In the HAAWAII project, speech technology forms the core of the air traffic controller support system and all its developed components. The Automatic Speech Recognition (ASR) delivers best performance when it is trained on a large amount of domain-specific data. Since the data transcription process is very demanding, other public sources are usually used for the model training. However, the ASR model adaptation needs specific domain data to improve its performance.
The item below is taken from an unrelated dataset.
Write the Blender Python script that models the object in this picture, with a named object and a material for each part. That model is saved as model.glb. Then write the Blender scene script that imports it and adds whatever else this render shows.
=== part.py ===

At the beginning of the project, we did not have any target data, but with project progress, we are gathering more and more data to adapt and improve our models. This is reflected in the performance of the HAAWAII ASR system. The table at the end shows the word error rates (WER) on the held out HAAWAII test data with an increasing amount of HAAWAII data used to train the models. At the beginning we had no data for the adaptation and the word error rate (WER) was around 20%. In May 2021, about half of the targeted amount of data was transcribed. Our ASR system has reached an average WER of about 12%. Roughly 50% of the data are air traffic controller utterances and the other half comes from noisy pilot utterances.
The current system is then trained on more data, HAAWAII partners have transcribed in the meantime. This brought the average WER below 10%. In other words, the number of errors in the output of the HAAWAII ASR system reduced by 50% relative.
The following table summarizes the achieved WER for the two target air traffic control areas, the London TMA of NATS and the enroute and oceanic airspace of Isavia, the Icelandic air navigation service provider.
Manually transcribed data (hours) | WER [%] | ||
Isavia | NATS | Isavia | NATS |
0 | 0 | 20.0 | 18.8 |
10 | 7 | 13.2 | 10.9 |
15 | 10 | 9.4 | 9.9 |